İşte Cemaat’in bu bürokrat kadroları, 17-25 Aralık hukuk darbesi girişiminin bertaraf edilmesinin ardından etkinliklerini kaybettiler. Nihayetinde fazlasıyla geciken operasyon da, 17-25 Aralık’ın etkisiyle piyasalarda oluşturulan kırılganlığın aşılmasının hemen ardından başlatıldı.
Banka mısın yoksa Banker Bilo mu?
Peki, BDDK’nın hangi talebi karşılanmadı da TMSF bu operasyonu yaptı? BDDK, her bankaya uygulanan prosedürleri Bank Asya’dan da talep etti. Bunlardan biri ortaklara ait bilgilerin ve yönetim yapısının kendilerine açık şekilde bildirilmesiydi. BDDK’nın Bank Asya ile iş yapan vatandaşları korunmak için bu verileri istediğini de hatırlatalım. Çünkü vatandaşın bankalardaki birikimlerine kısmen garanti veren devletin, riskini paylaştığı girişimciyi resmen tanımak istemesi gayet doğal.
Hatta 2001 krizine tepki olarak çıkartılan bankacılık yasaları, tabiri caizse bankaların tüm yönetiminin ve ortaklarının yedi sülalesini mercek altına alıyor.

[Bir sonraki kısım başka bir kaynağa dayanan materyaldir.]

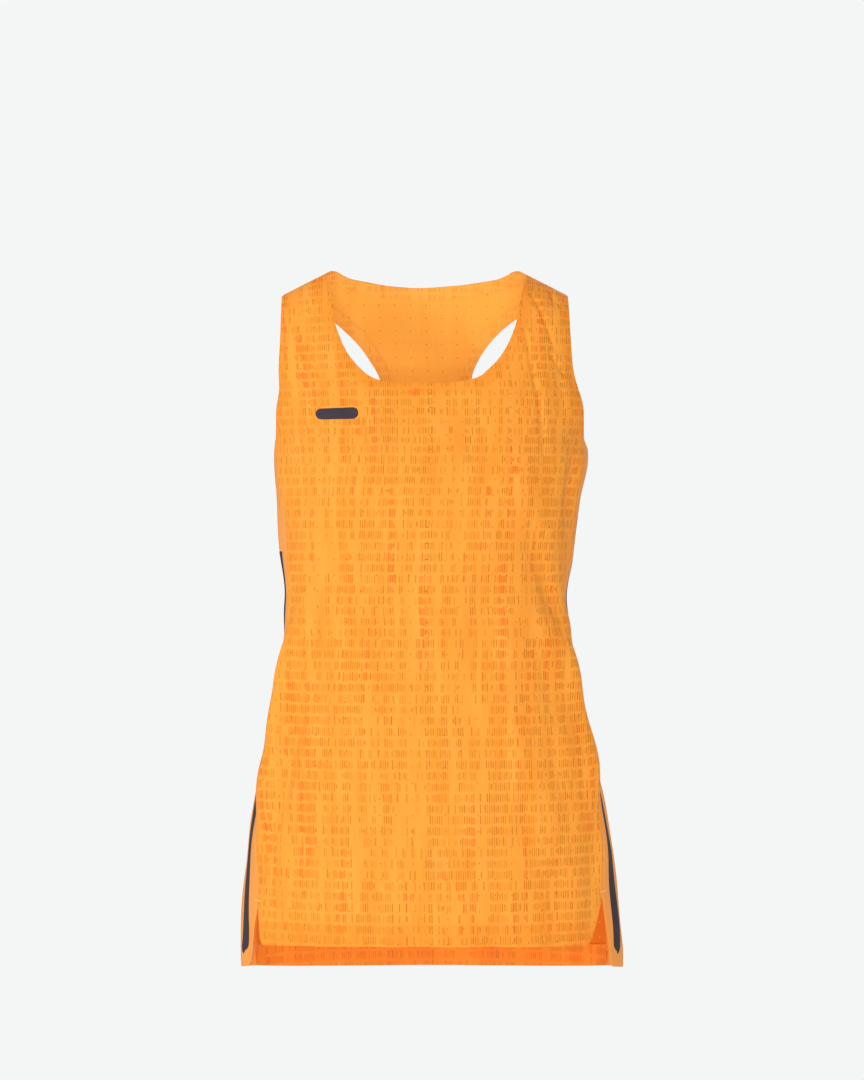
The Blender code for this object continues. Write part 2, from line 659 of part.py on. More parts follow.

Ne var ki Bank Asya’nın olası bir zarardan sorumlu olacak hissedarlarının önemli bir kısmı bu asgari bilgileri bile devletle paylaşmadılar. 

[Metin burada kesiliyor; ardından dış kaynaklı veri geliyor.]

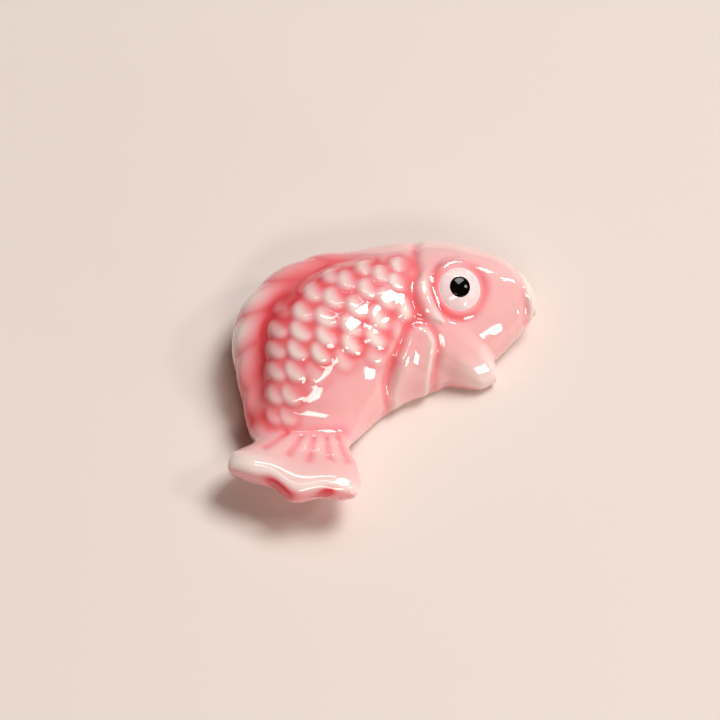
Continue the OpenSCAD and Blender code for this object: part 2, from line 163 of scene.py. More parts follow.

Devletin, bir banka “hatır senediyle” mi iş yapıyor, herhangi bir olumsuzlukta sorumlu tutulacak ortakları gerçek kişiler mi, bu işi yapmaya ehliyetleri var mı, diye sorması lüks mü?
Ne âlâ iş değil mi? Böyle sorumsuz bir bankacılık mümkünse, müşterileri olan vatandaşa ve devlete her türlü bilgiyi, garantiyi veren piyasadaki diğer bankalar enayi mi? Bu ülke yakın tarihinde batırılan bankalardan, Banker Bilo’lardan az mı çekti? Yoksa gizlenen bir saadet zinciri var da bu ilişki ağının bir yerlere uzanmasından mı endişe ediliyor?

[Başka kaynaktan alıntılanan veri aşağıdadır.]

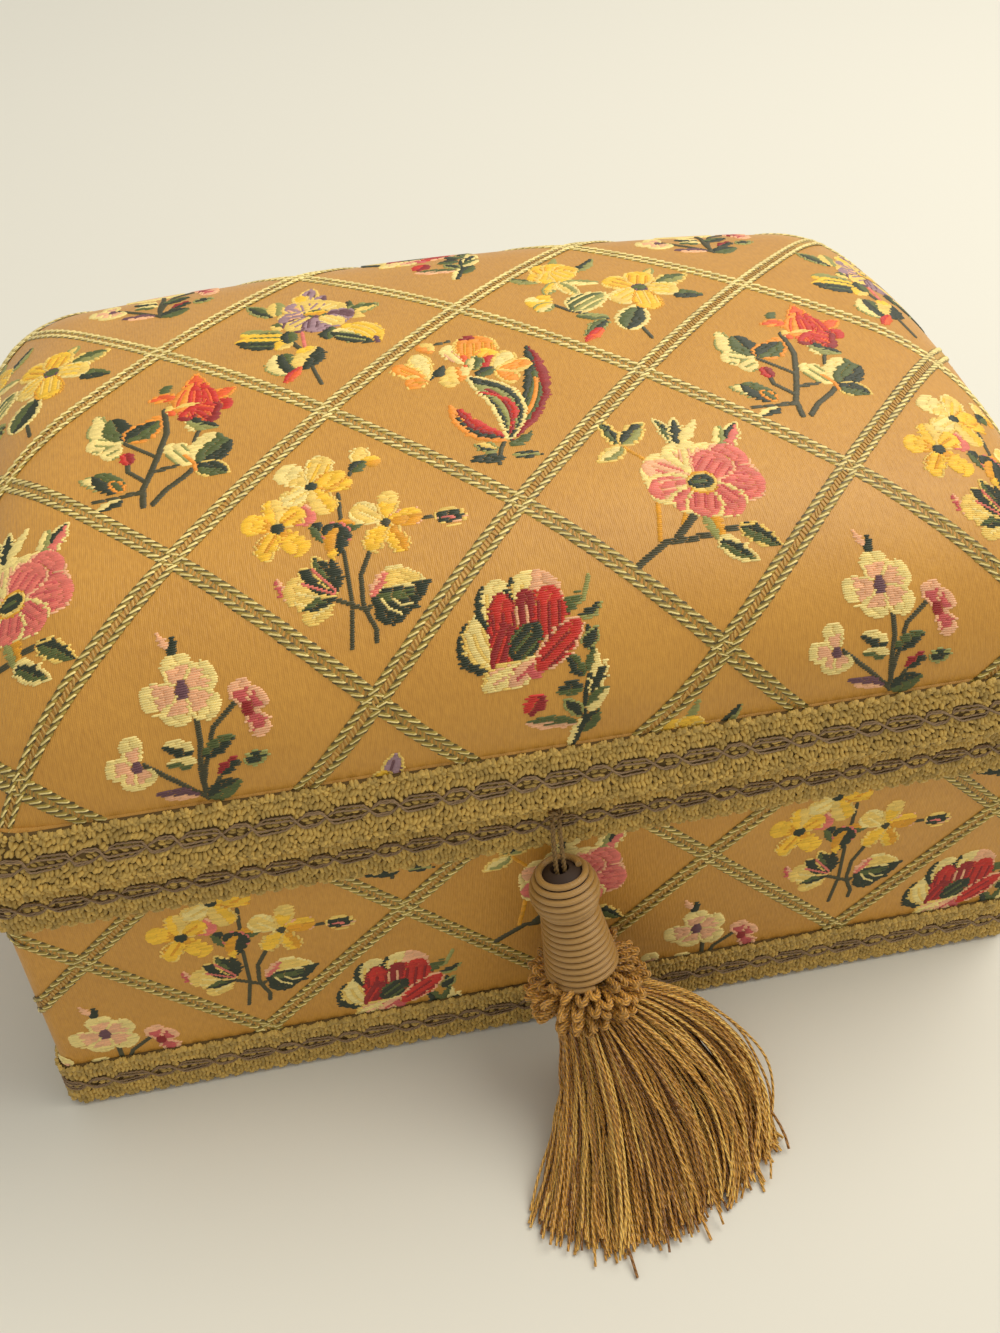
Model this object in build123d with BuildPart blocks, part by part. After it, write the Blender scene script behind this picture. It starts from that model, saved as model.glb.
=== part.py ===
import os
from math import asin, cos, hypot, pi, radians, sin, sqrt, tan

from build123d import *

# A keepsake box of covered boards with a padded, domed lid, gimp braid and a tassel.
# Millimetres. X runs along the front, Y to the back and Z up from the table.

# Driving sizes of the box
box_length = 254.0          # brocade faces of the base, left to right
box_depth = 184.0           # brocade faces of the base, front to back
rim_height = 86.9           # covered rim of the base above the table
parting_gap = 0.3           # between the rim and the closed lid
dome_top = 148.7            # highest point of the padded lid

# Sheet goods and boards
brocade = 0.8               # brocade with its backing
under_cloth = 0.6
board_thickness = 6.0
floor_board_thickness = 5.0
corner_radius = 3.0         # outer corners of the base cover
turn_in = 15.0              # brocade turned under the base
overrun = 1.0               # cuts run this far past a face

# Lid
lip_overhang = 4.0          # the lid's lower edge stands this far proud of the base
shoulder_overhang = 1.0     # and this far where its braid ends
rail_inner_thickness = 8.2  # rail under the shoulder, inside the base's face
lid_board_thickness = 3.0
rail_height = 19.0
end_crown_share = 0.165     # gentle fall of the dome from its middle to an end
end_roll_share = 0.51       # rounding at the ends, downwards
end_roll_reach = 29.9       # rounding at the ends, inwards
front_crown_share = 0.338   # the same three at the front and the back
front_roll_share = 0.561
front_roll_reach = 36.8
shoulder_radius = 15.0      # plan corner where the braid ends
dome_level_shares = (0, 0.09, 0.2, 0.34, 0.5, 0.66, 0.8, 0.9, 0.965, 0.99)
side_share = 0.12           # how far a side of a level line bows before its corner
corner_point_shares = (0, 0.25, 0.5, 0.75, 1)
flat_share = 1e-4           # a bow under this share of its chord is straight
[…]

Fakat ok yaydan çıktı. Kamu otoritesi bu her türlü iddianın üzerine gitmekle mükellef artık.
Durum bu kadar net. Operasyonun ekonomik ve hukuki altyapısı sağlam.
Batık bankayı değil o batık bankadan yakanı kurtarmaya bak
Siz, TMSF’nin vatandaşın hakkını korumak, piyasa dengesini sağlamak ve ekonomimizin daha fazla zarara uğratılmasını engellemek amacıyla gerçekleştirildiği bu operasyona karşı başlatılan tezvirata bakmayın.
Banka şubesi önünde Kur'an okuyarak dini bankacılığa alet edenlerle, banka hissedarı muhalefet partisinin ittifakına da gülüp geçin.
Zira fazlası, asgari akıl ve mantık kurallarına göre batık bankadan yakasını kurtarması gerekirken batık bir bankayı kurtarmaya çalışacak hâle getirilen “esirler” için beyhude bir çaba olur.
Bu arada, Cemaat çevreleri, TMSF’nin Bank Asya’ya müdahalesini, 17-25 Aralık operasyonunun rövanşı olarak gördüklerini söylüyorlar. Pardon ama bir kısım polisin ve savcının yaptığı işlerden bir banka nasıl sorumlu tutulur? Bu iddiayı dillendirenler, “Bank Asya, 17-25 Aralık operasyonunu yapan polislerin ve savcıların bankasıdır” dediklerinin farkındalar mı?
Acaba bu iddiaları duyan banka sahibi diğer holdingler ne düşünüyorlardır dersiniz? Onlar da yönetim kurullarının acil koduyla toplayıp, rakip bankanın polis gücü ve savcı istihdam etme politikasının maliyetini hesaplamaya girişmişler midir dersiniz?
Kimlerle uğraşıyoruz görüyorsunuz değil mi?